22 % des Bangladais vivent toujours dans la pauvreté

Malgré de véritables progrès socio-économiques au cours des dernières décennies, plus de 22 % de la population, sur 160 millions d’habitants, vivent toujours dans la pauvreté selon le Bureau bangladais des statistiques. Les derniers chiffres montrent un taux de chômage de 4,5 % au Bangladesh, avec une forte proportion de personnes sans emploi dans les milieux ruraux, en particulier concernant les femmes. Une étude du ministère de la Planification indique pourtant que le nombre de femmes sans emploi en milieu rural est passé de 12,6 millions en 2010 à 11,6 millions en 2018. De son côté, le centre Jagoroni s’est développé et encourage son réseau à fonder des groupes d’épargne et de microcrédit afin de leur permettre de mieux prévoir les périodes de crise. Tous ces efforts ont permis de transformer des vies, assure Rebeca Gain, 50 ans, catholique et mère de quatre enfants.
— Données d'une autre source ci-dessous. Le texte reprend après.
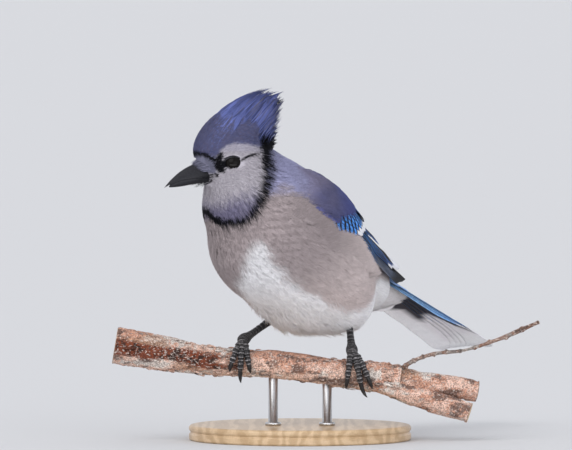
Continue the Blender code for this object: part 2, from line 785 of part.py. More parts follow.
def make_head():
    """The head with its crest, eyelids and nostril tufts, cut clear of the eyes and the bill."""
    shape = between_cuts(body_shape(), back=HEAD_CUT)
    node = object_of(shape, "head", BLUE)
    tufts = [nasal_tuft(f"tuft_{side}_{row}", side, row) for side in (1, -1) for row in range(2)]
    join_pieces(node, [lid_ring(side) for side in (1, -1)] + crest_vanes() + tufts)
    forward, left, up = EYE_PLACE
    sockets = [
        sphere(f"socket_{side}", head(forward, side * left, up), EYE_RADIUS + GAP, BLACK, 16, 10, PIECES)
        for side in (1, -1)
    ]
    cut_away(node, bill_sockets() + sockets)
    for side, word in ((1, "left"), (-1, "right")):
        sphere(f"eye_{word}", head(forward, side * left, up), EYE_RADIUS, EYE, 16, 10)
    return node


# The perch runs from left to right of the picture: pixel-free sizes in millimetres as X, Z and radius.
PERCH_LINE = (
    (-96, 49.5, 9.6),
    (-72, 45.5, 8.8),
    (-44, 41.3, 7.7),
    (-15, 39.8, 6.9),
    (16, 35.6, 7.2),
    (42, 32.8, 7.9),
    (52, 31.6, 7.6),
)
UPPER_ARM = ((44, 33.0, 6.4), (62, 30.3, 6.0), (78, 28.0, 5.8), (92, 25.4, 5.6))
LOWER_ARM = ((40, 31.5, 6.0), (58, 24.0, 5.7), (73, 19.4, 5.5), (88, 14.6, 5.2))
TWIG = ((50, 35.0, 1.5), (58, 41.5, 1.3), (70, 45.5, 1.1), (86, 47.5, 0.95), (104, 53.5, 0.9), (124, 62.0, 0.8))
UPPER_ARM_BACK = 5.0
LOWER_ARM_FRONT = 4.0
TWIG_FRONT = 6.5


def tube(name, line, finish, sides=2, collection=None):
    """A round piece along points of (place, radius), as a bevelled curve made into a closed mesh."""
    curve = bpy.data.curves.new(name, "CURVE")
    curve.dimensions = "3D"
    curve.bevel_depth = 1.0
    curve.bevel_resolution = sides
    curve.use_fill_caps = True
    spline = curve.splines.new("POLY")
    spline.points.add(len(line) - 1)
    for point, (place, radius) in zip(spline.points, line):
        point.co = (*place, 1)
        point.radius = radius
    holder = bpy.data.objects.new(name, curve)
    PIECES.objects.link(holder)
    bpy.context.view_layer.update()
    graph = bpy.context.evaluated_depsgraph_get()
    mesh = bpy.data.meshes.new_from_object(holder.evaluated_get(graph))
    bpy.data.objects.remove(holder)
    shape = bmesh.new()
    shape.from_mesh(mesh)
    bpy.data.meshes.remove(mesh)
    bmesh.ops.remove_doubles(shape, verts=shape.verts, dist=1e-6)
    bmesh.ops.triangulate(shape, faces=shape.faces)
    facing_out(shape)
    return object_of(shape, name, finish, collection)


def smooth_line(points, count):
    """Points of a smooth curve through the given ones, which may hold a radius as a last value."""
    points = np.array(points, float)
    padded = np.vstack([2 * points[0] - points[1], points, 2 * points[-1] - points[-2]])
    line = []
    for at in np.linspace(0, len(points) - 1, count):
        i = min(int(at), len(points) - 2)
        t = at - i
        a, b, c, d = padded[i : i + 4]
        line.append(
            0.5 * (2 * b + (c - a) * t + (2 * a - 5 * b + 4 * c - d) * t * t + (3 * b - a - 3 * c + d) * t**3)
        )
    return np.array(line)


def branch_tube(name, line, depth, count, collection=None):
    """A piece of branch: line holds X, Z and radius, depth(share) its place along Y, in millimetres."""
    points = []
    for number, (x, z, radius) in enumerate(smooth_line(line, count)):
        share = number / (count - 1)
        knobble = 1 + 0.035 * math.sin(number * 2.1 + len(name)) if 0 < number < count - 1 else 1
        points.append(((x * MM, PERCH_Y + depth(share) * MM, z * MM), radius * knobble * MM))
    return tube(name, points, BARK, 3, collection)


def perch_at(x):
    """Height and radius of the main branch at a world X, in metres."""
    line = smooth_line(PERCH_LINE, 60) * MM
    return np.interp(x, line[:, 0], line[:, 1]), np.interp(x, line[:, 0], line[:, 2])


def cylinder(name, x, y, low, high, radius, finish, segments=16, collection=None):
    shape = bmesh.new()
    bmesh.ops.create_cone(
        shape, cap_ends=True, segments=segments, radius1=radius, radius2=radius, depth=high - low
    )
    bmesh.ops.translate(shape, vec=(x, y, (low + high) / 2), verts=shape.verts)
    return object_of(shape, name, finish, collection)


def make_perch():
    """The cut branch with its fork and twig, bored for the rods."""
    main = branch_tube("perch", PERCH_LINE, lambda share: 0.0, 14)
    arms = [
        branch_tube("upper_arm", UPPER_ARM, lambda share: UPPER_ARM_BACK * share, 8, PIECES),
        branch_tube("lower_arm", LOWER_ARM, lambda share: -LOWER_ARM_FRONT * share, 8, PIECES),
    ]
    line = smooth_line(TWIG, 12)
    twig = [((x * MM, PERCH_Y - TWIG_FRONT * MM * min(1, n / 3), z * MM), r * MM) for n, (x, z, r) in enumerate(line)]
    arms.append(tube("twig", twig, BARK, 1, PIECES))
    join_pieces(main, arms)
    bores = []
    for x in (-ROD_SPACING / 2, ROD_SPACING / 2):
        height, radius = perch_at(x)
        bottom = height - radius
        bores.append(
            cylinder("bore", x, PERCH_Y, bottom - 8 * MM, bottom + SOCKET_DEPTH + GAP, ROD_RADIUS + GAP, BARK, 16, PIECES)
        )
    cut_away(main, bores)
    return main


def make_stand():
    """A round base with two rods, which stand in sockets of the base and the perch."""
    shape = bmesh.new()
    bmesh.ops.create_cone(
        shape, cap_ends=True, segments=40, radius1=BASE_RADIUS, radius2=BASE_RADIUS, depth=BASE_HEIGHT
    )
    rims = [e for e in shape.edges if abs(e.verts[0].co.z - e.verts[1].co.z) < 1e-6 and len(e.link_faces) == 2]
    top = [e for e in rims if e.verts[0].co.z > 0]
    bmesh.ops.bevel(
        shape, geom=top, offset=1.5 * MM, segments=2, profile=0.5, affect="EDGES", material=-1
    )
    bmesh.ops.translate(shape, vec=(0, 0, BASE_HEIGHT / 2), verts=shape.verts)
    base = object_of(shape, "stand_base", BASE)
    sockets = []
    for number, x in enumerate((-ROD_SPACING / 2, ROD_SPACING / 2)):
        height, radius = perch_at(x)
        low, high = BASE_HEIGHT - SOCKET_DEPTH, height - radius + SOCKET_DEPTH
        cylinder(f"stand_rod_{number + 1}", x, PERCH_Y, low, high, ROD_RADIUS, STEEL)
        sockets.append(
            cylinder("socket", x, PERCH_Y, low - GAP, BASE_HEIGHT + 5 * MM, ROD_RADIUS + GAP, BASE, 16, PIECES)
        )
    cut_away(base, sockets)
    return base


# Legs: heel in the body's frame and ankle in the world, in millimetres, then the toes. A toe's row holds where its
# claw's root and tip stand along the branch, the angles round the branch at which toe and claw end (0 is the top,
# 90 degrees the front), and the claw tip's distance from the bark.
HEELS = {"left": (-25, 13, 66), "right": (-9, -22, 63)}
ANKLES = {"left": 27.0, "right": -29.6}
TOES = {
    "left": (
        ("inner", 24.2, 23.6, 92, 128, 1.6),
        ("middle", 31.2, 32.4, 104, 142, 3.2),
        ("outer", 34.8, 35.8, 88, 126, 1.4),
        ("hind", 26.4, 26.8, -84, -132, 1.0),
    ),
    "right": (
        ("inner", -26.2, -25.2, 92, 128, 1.2),
        ("middle", -31.0, -31.4, 106, 146, 2.6),
        ("outer", -34.2, -34.4, 90, 130, 1.4),
        ("hind", -28.6, -28.0, -84, -132, 1.0),
    ),
}
TOE_RADIUS, TOE_END_RADIUS = 1.9, 1.3
TARSUS_RADIUS = 1.75
CLAW_RADIUS = 1.05


def on_branch(x, angle, off):
    """A point round the main branch at X x: angle from its top to the front, off above its bark; mm and degrees."""
    height, radius = perch_at(x * MM)
    reach = radius * 1.04 + off * MM
    turn = math.radians(angle)
    return np.array([x * MM, PERCH_Y - reach * math.sin(turn), height + reach * math.cos(turn)])


def toe_line(side, row):
    """A toe's middle line with its radii: knuckles swell it and the pads between them lie on the bark."""
    _, root_x, _, end_angle, _, _ = row
    line = []
    count = 8
    for number in range(count):
        share = number / (count - 1)
        x = ANKLES[side] + (root_x - ANKLES[side]) * share**0.8
        radius = (TOE_RADIUS + (TOE_END_RADIUS - TOE_RADIUS) * share) * (1 + 0.07 * math.cos(number * math.pi))
        lift = 1.2 * max(0.0, 1 - share / 0.3)
        line.append((on_branch(x, end_angle * share, radius + 0.45 + lift), radius * MM))
    return line


def make_leg(side):
    """The bare leg: the tarsus and the four toes that grip the branch."""
    heel = bird(*HEELS[side])
    ankle = on_branch(ANKLES[side], -4, TOE_RADIUS + 2.2)
    course = ankle - heel
    line = [(heel + course * share, TARSUS_RADIUS * MM * size) for share, size in TARSUS_SHAPE]
    node = tube(f"leg_{side}", line, LEG, 1, JAY)
    join_pieces(node, [tube(f"{row[0]}_toe", toe_line(side, row), LEG, 1, PIECES) for row in TOES[side]])
    return node


TARSUS_SHAPE = ((0.0, 1.25), (0.12, 1.2), (0.3, 0.95), (0.6, 0.9), (0.85, 1.0), (0.95, 1.25), (1.02, 1.2))


def leg_socket(side):
    """The hole in the plumage that a leg comes out of."""
    heel = bird(*HEELS[side])
    course = on_branch(ANKLES[side], -4, TOE_RADIUS + 2.2) - heel
    radius = (TARSUS_RADIUS * 1.25) * MM + GAP
    line = [(heel + course * share, radius) for share in (-0.02, 0.2, 0.75)]
    return tube("leg_socket", line, LEG, 3, PIECES)


def make_claw(side, row):
    """A curved claw that follows its toe, with the thin gap of a part of its own."""
    word, root_x, tip_x, end_angle, tip_angle, off = row
    end, before = toe_line(side, row)[-1][0], toe_line(side, row)[-2][0]
    way = unit(end - before)
    start = end + way * GAP
    tip = on_branch(tip_x, tip_angle, off)
    bow = start + way * np.linalg.norm(tip - start) * 0.55
    line = []
    for share in np.linspace(0, 1, 6):
        point = start * (1 - share) ** 2 + bow * 2 * share * (1 - share) + tip * share**2
        line.append((point, CLAW_RADIUS * MM * (1 - 0.9 * share**1.3)))
    return tube(f"claw_{side}_{word}", line, CLAW, 1, JAY)


body_node("neck", PALE, HEAD_CUT, NECK_CUT)
torso = body_node("torso", GREY, NECK_CUT, None)
cut_away(torso, [leg_socket(side) for side in HEELS])
make_head()
mandible("bill_upper", True)
mandible("bill_lower", False)
make_wing(1, "wing_left")
make_wing(-1, "wing_right")
make_tail()
for side in HEELS:
    make_leg(side)
    for row in TOES[side]:
        make_claw(side, row)
make_perch()
make_stand()
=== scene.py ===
# %% [markdown]
# A blue jay as a museum model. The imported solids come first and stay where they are. Everything below
# is made in their frame, in metres, and stands for one or more of them.

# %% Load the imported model
import math
from functools import partial

import bmesh
import bpy
import numpy as np
from mathutils import Matrix, Vector


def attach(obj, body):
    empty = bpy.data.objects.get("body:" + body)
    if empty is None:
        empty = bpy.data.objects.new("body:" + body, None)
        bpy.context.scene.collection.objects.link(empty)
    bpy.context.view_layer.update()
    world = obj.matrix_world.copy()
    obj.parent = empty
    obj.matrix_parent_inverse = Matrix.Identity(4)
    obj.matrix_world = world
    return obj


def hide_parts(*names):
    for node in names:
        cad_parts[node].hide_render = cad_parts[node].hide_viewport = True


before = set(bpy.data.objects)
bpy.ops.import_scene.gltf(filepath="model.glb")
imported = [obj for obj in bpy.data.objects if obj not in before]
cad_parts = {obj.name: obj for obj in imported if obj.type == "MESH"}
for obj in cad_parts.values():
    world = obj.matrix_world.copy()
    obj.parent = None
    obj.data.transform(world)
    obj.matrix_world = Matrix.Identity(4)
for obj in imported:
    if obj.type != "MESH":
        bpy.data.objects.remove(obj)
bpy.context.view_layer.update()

MM = 0.001

# %% [markdown]
# The camera stands where the photographer stood: level with the bird, two degrees above it, and far
# away, so that lines hardly converge. A big soft light from the upper left and a weak one from the
# right copy a grey winter sky. The floor is one plain pale sheet.

# %% Camera, lights and floor
TARGET = Vector((-0.0073, 0, 0.1118))
DISTANCE, FIELD = 4.5, 0.2974
SIGHT = Vector((0, -math.cos(math.radians(2)), math.sin(math.radians(2))))


def linked(name, data):
    """A new object in the scene."""
    thing = bpy.data.objects.new(name, data)
    bpy.context.scene.collection.objects.link(thing)
    return thing


def add_camera():
    data = bpy.data.cameras.new("camera")
    data.sensor_width = 36
    data.lens = 36 * DISTANCE / FIELD
    data.clip_start, data.clip_end = 0.1, 200
    camera = linked("camera", data)
    camera.location = TARGET + SIGHT * DISTANCE
    camera.rotation_euler = (-SIGHT).to_track_quat("-Z", "Y").to_euler()
    bpy.context.scene.camera = camera


def add_sun(name, towards, strength, spread, colour):
    data = bpy.data.lights.new(name, "SUN")
    data.energy, data.angle, data.color = strength, math.radians(spread), colour
    lamp = linked(name, data)
    lamp.rotation_euler = Vector(towards).to_track_quat("Z", "Y").to_euler()


def add_bounce():
    """The snow's light from below: a wide sheet just over the floor, in front of the perch."""
    data = bpy.data.lights.new("snow_bounce", "AREA")
    data.shape, data.size, data.size_y, data.energy = "RECTANGLE", 0.9, 0.5, 6.4
    lamp = linked("snow_bounce", data)
    lamp.location = (0.0, -0.4, 0.004)
    lamp.rotation_euler = Vector((0, -0.25, -1)).to_track_quat("Z", "Y").to_euler()
    lamp.visible_camera = False


add_camera()
add_bounce()
add_sun("sky_key", (-0.55, -0.75, 0.95), 0.98, 50, (1.0, 0.99, 0.97))
add_sun("sky_fill", (0.6, -1.0, 0.06), 0.74, 60, (0.93, 0.96, 1.0))
world = bpy.data.worlds.new("studio")
bpy.context.scene.world = world
world.use_nodes = True
world.node_tree.nodes["Background"].inputs["Color"].default_value = (0.93, 0.95, 1.0, 1)
world.node_tree.nodes["Background"].inputs["Strength"].default_value = 0.92
bpy.context.scene.view_settings.view_transform = "Standard"

# %% [markdown]
# The bird is drawn in two frames, as in the solids: the body's, and the head's, which is turned to the
# bird's right. Both count forward, left and up in millimetres. The numbers below are the solids' own,
# so that every feather lies where its solid is.

# %% The bird's two frames
BODY_HEADING = math.radians(55)
HEAD_HEADING = math.radians(18)
HEAD_TURN = BODY_HEADING - HEAD_HEADING
UP = np.array([0.0, 0.0, 1.0])


def axes_of(heading):
    forward = [-math.cos(heading), -math.sin(heading), 0.0]
    left = [math.sin(heading), -math.cos(heading), 0.0]
    return np.array([forward, left, UP])


BODY_AXES, HEAD_AXES = axes_of(BODY_HEADING), axes_of(HEAD_HEADING)


def bird(forward, left, up):
    return np.array([forward, left, up]) * MM @ BODY_AXES


HEAD_CENTRE = bird(45, -7, 143)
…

Rebeca vit dans le district de Satkhira, l’une des régions les plus pauvres du Bangladesh, dans le sud du pays. Elle a rejoint le centre Jagoroni il y a cinq ans, ce qui lui a permis de gagner une moyenne de 5 000 takas (53 euros) par mois en vendant sa production. « Mon mari a un faible salaire, et auparavant, je vendais des nattes tressées avec des feuilles de dattiers et de hogla. Mais les demandes avaient baissé, et nous avions du mal à faire vivre la famille, avec trois fils qui étudiaient toujours à l’école. J’ai donc rejoint la formation du centre, ce qui a permis d’améliorer notre situation », explique Rebeca Gain. Aujourd’hui, trois de ses quatre fils se sont mariés, et le quatrième poursuit ses études à Dacca. Rebeca a récemment pris un emprunt auprès d’un groupe de microcrédit, pour que son mari puisse lancer un petit commerce. Elle assure que depuis qu’elle s’est mariée à l’âge de 14 ans, elle traverse la période la plus heureuse de sa vie.